E così, le donne, nei nostri paesi, diventavano le vere protagoniste della vita comunitaria: governavano la famiglia e i figli, accudivano alle persone anziane, pensavano alla campagna, andavano a raccoglier legna, si recavano nei pellegrinaggi e nelle feste religiose e, talvolta, univano al dovere familiare o al sentimento religioso, anche il desiderio di una vita piú gaudente e spensierata, tanto che a qualcuna poteva perfino capitare di restare «infantata per tre volte senza marito», come accadde appunto, nel 1774, ad una certa Livia Caroli di Colli di Monte Bove.
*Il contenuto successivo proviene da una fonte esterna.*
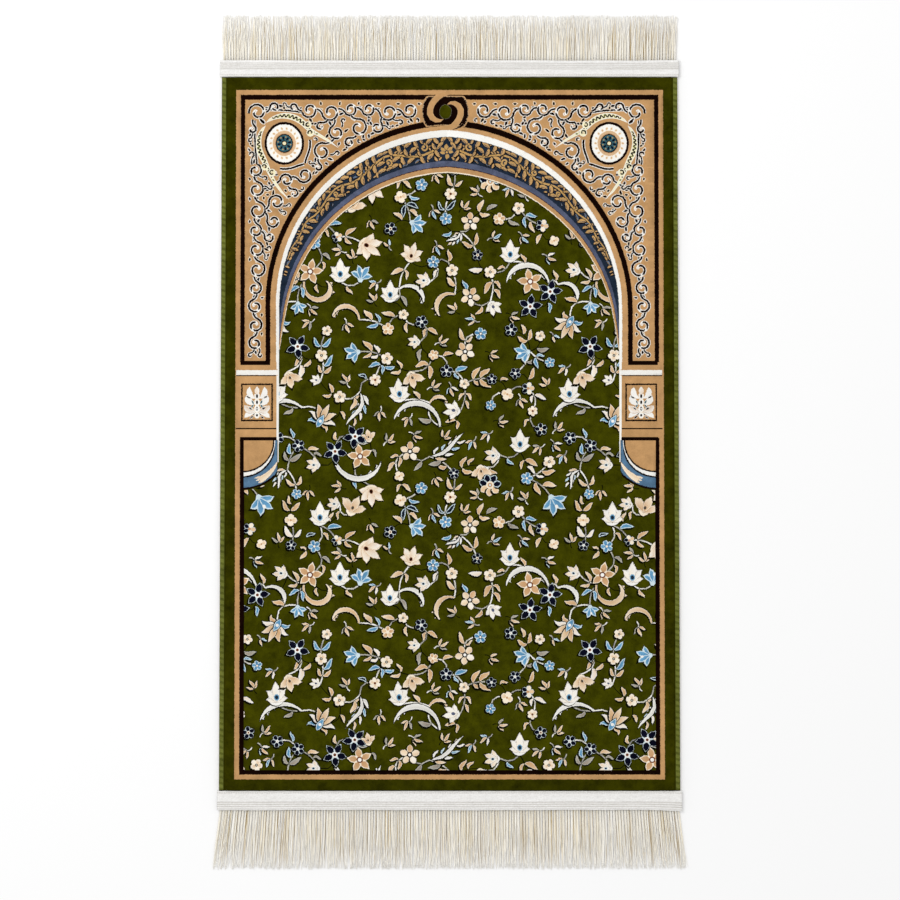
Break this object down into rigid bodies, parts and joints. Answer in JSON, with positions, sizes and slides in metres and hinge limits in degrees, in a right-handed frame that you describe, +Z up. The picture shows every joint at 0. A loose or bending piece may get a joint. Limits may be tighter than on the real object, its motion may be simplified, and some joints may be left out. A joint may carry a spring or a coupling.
{
  "type": "prayer rug",
  "caption": "Flat rectangular pile rug with overlocked long edges, a woven tape across each end and a cotton fringe under each tape; an arch design points to one end.",
  "frame": {"origin": "on the surface the rug lies on, under the centre of its whole outline, fringes included", "axes": "+X across the rug, +Y along it towards the arch end of the design, +Z up out of the pile"},
  "size_m": [0.7186, 1.3072, 0.0065],
  "materials": {
    "pile": "cut pile, green ground with a tan, black, white and blue woven design",
    "tape": "ribbed white woven tape",
    "fringe": "loosely twisted off-white cotton strands"
  },
  "bodies": {
    "root": {"rug_body": "pile", "heading_top": "tape", "heading_bottom": "tape", "fringe_top": "fringe", "fringe_bottom": "fringe"}
  },
  "joints": []
}
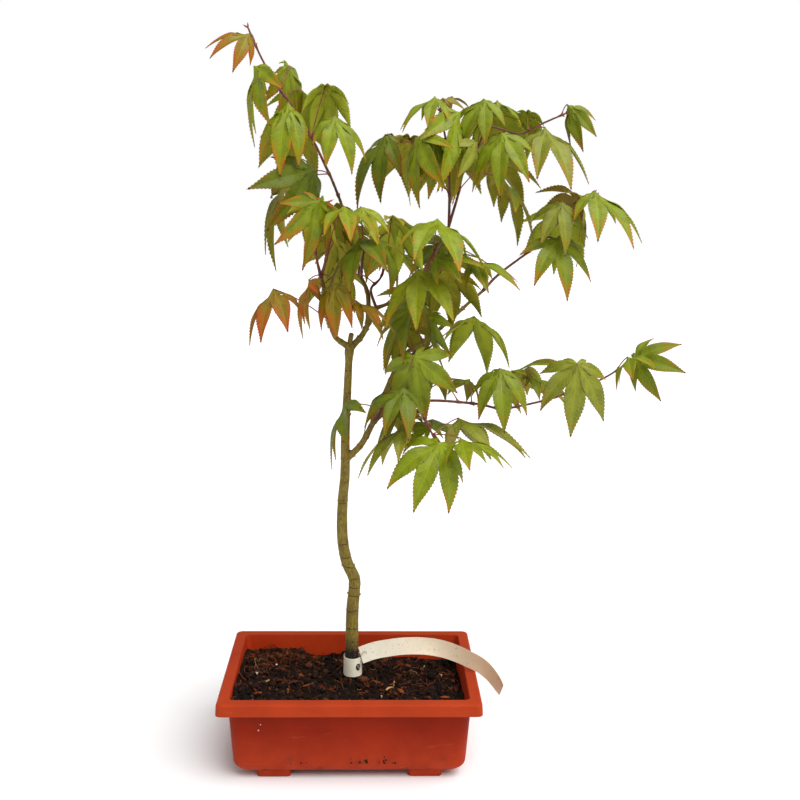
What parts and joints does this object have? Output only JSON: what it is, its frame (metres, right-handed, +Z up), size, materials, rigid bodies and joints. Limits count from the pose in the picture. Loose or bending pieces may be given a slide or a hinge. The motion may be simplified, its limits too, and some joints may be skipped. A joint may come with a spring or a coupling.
{
  "type": "potted japanese maple",
  "caption": "Young japanese maple with hand-shaped hanging leaves on a slender forked trunk, in a shallow rectangular terracotta-coloured training pot with a blank loop tag.",
  "frame": {"origin": "middle of the whole part's box, at the underside of the pot's feet", "axes": "+Z up, +X to the tree's right seen from the front, the front towards -Y; the pot's long side lies along X"},
  "size_m": [0.3544, 0.2114, 0.5603],
  "materials": {
    "pot": "matte",
    "soil": "matte",
    "tag": "satin",
    "bark": "matte",
    "foliage": "matte"
  },
  "bodies": {
    "root": {"pot": "pot", "soil": "soil", "tag": "tag", "trunk": "bark", "bough_low_right": "bark", "bough_low_tip": "bark", "bough_middle": "bark", "bough_right": "bark", "bough_left": "bark", "bough_left_upper": "bark", "bough_centre": "bark", "bough_centre_rear": "bark", "bough_centre_right": "bark", "bough_top_left": "bark", "bough_high": "bark", "bough_top_middle": "bark", "foliage_top_left": "foliage", "foliage_left": "foliage", "foliage_left_inner": "foliage", "foliage_far_left": "foliage", "foliage_centre": "foliage", "foliage_centre_right": "foliage", "foliage_middle": "foliage", "foliage_middle_low": "foliage", "foliage_right_upper": "foliage", "foliage_top_middle": "foliage", "foliage_top_right": "foliage", "foliage_low_right": "foliage", "foliage_low": "foliage", "foliage_by_trunk": "foliage"}
  },
  "joints": []
}
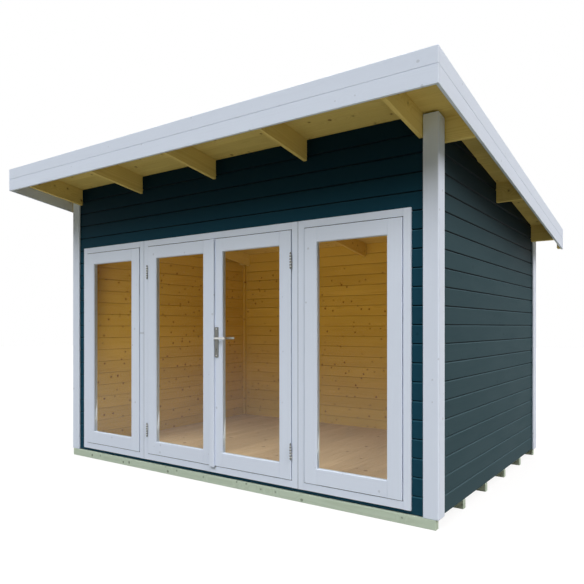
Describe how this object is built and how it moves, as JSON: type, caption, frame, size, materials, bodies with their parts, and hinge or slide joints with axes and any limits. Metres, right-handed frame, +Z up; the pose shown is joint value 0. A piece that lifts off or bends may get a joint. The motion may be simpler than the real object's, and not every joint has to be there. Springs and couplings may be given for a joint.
{
  "type": "garden house",
  "caption": "Log-board garden house with a pent roof falling to the back, a glazed double door between two fixed windows, a board floor and a wide front eave.",
  "frame": {"origin": "on the ground under the middle of the whole house, roof overhangs included", "axes": "+Z up; +X along the front from the left window to the right window; -Y is the front, with the double door"},
  "size_m": [4.023, 3.302, 2.6407],
  "materials": {
    "white_paint": "white opaque wood paint, satin",
    "blue_paint": "dark blue-grey opaque wood paint, satin",
    "raw_spruce": "planed spruce, unpainted",
    "floor_spruce": "planed spruce floor boards, unpainted",
    "treated_pine": "sawn pressure-treated pine, pale green",
    "steel": "brushed stainless steel",
    "glass": "clear float glass",
    "felt": "dark bitumen roofing felt with fine mineral surface"
  },
  "bodies": {
    "house": {"floor_beams": "treated_pine", "floor_deck": "floor_spruce", "front_wall_left": "blue_paint", "front_wall_right": "blue_paint", "front_wall_header": "blue_paint", "front_wall_sill": "blue_paint", "left_wall": "blue_paint", "right_wall": "blue_paint", "back_wall": "blue_paint", "front_left_cover": "white_paint", "front_right_cover": "white_paint", "back_left_cover": "white_paint", "back_right_cover": "white_paint", "inner_corner_strips": "raw_spruce", "left_window_frame": "white_paint", "left_window_sash": "white_paint", "left_window_glass": "glass", "right_window_frame": "white_paint", "right_window_sash": "white_paint", "right_window_glass": "glass", "door_frame": "white_paint", "left_hinge_pins": "steel", "right_hinge_pins": "steel", "rafter_1": "raw_spruce", "rafter_2": "raw_spruce", "rafter_3": "raw_spruce", "rafter_4": "raw_spruce", "rafter_5": "raw_spruce", "lookouts": "raw_spruce", "roof_boards": "raw_spruce", "roof_felt": "felt", "front_fascia": "white_paint", "left_fascia": "white_paint", "right_fascia": "white_paint", "rear_eave_board": "white_paint", "eave_end_battens": "raw_spruce"},
    "left_door": {"left_door_leaf": "white_paint", "left_door_glass": "glass", "left_hinge_knuckles": "steel"},
    "right_door": {"right_door_leaf": "white_paint", "right_door_glass": "glass", "meeting_strip": "white_paint", "right_hinge_knuckles": "steel", "handle_plates": "steel"},
    "door_handle": {"door_handle": "steel"}
  },
  "joints": [
    {"name": "left_door_hinge", "type": "hinge", "parent": "house", "child": "left_door", "pos_m": [-0.746, -1.148, 1], "axis": [0, 0, -1], "range_deg": [0, 160]},
    {"name": "right_door_hinge", "type": "hinge", "parent": "house", "child": "right_door", "pos_m": [0.746, -1.148, 1], "axis": [0, 0, 1], "range_deg": [0, 160]},
    {"name": "handle_turn", "type": "hinge", "parent": "right_door", "child": "door_handle", "pos_m": [0.047, -1.12, 1.131], "axis": [0, 1, 0], "range_deg": [0, 45], "stiffness_Nm_per_rad": 3, "springref_deg": -20.05}
  ]
}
Quindi, questa libertá di cui godevano le donne sposate non era senza rischi e pericoli: il primo, e certamente il piú grave, quello di perdere la qualifica di «donna di buona vita», «di buoni costumi et honorata», e di vedersi accomunata a tutte quelle «streghe, porche e balorde» che il curato don Gennaro d’Oratijs invitava ad uscire dalla chiesa di Antrosano nel 1730. Il secondo rischio era — molto piú diffuso — quello di vedersi nascere un figlio, la cui paternitá non era certamente da attribuirsi al padre legittimo. In tal caso, peró, i parenti della donna erano tutti dalla sua parte; e spesso intervenivano in suo favore, recandosi in casa del galeotto seduttore, costringendolo con fucili spianati a porre rimedio (magari sborsando una bella somma di denaro) al misfatto.
Insomma, la vita delle spose non era poi quel po’ po’ di inferno che qualche studioso di tradizioni popolari ha voluto denunciare.
Unico impegno gravoso, per le giovani spose, era quello di recarsi, il sabato precedente il matrimonio, alla cosiddetta «Messa per la Vergine», durante la quale «se gli imprestavano la veste e corona d’argento», che la donna doveva indossare, facendo contemporaneamente accendere la lampada. E nulla piú!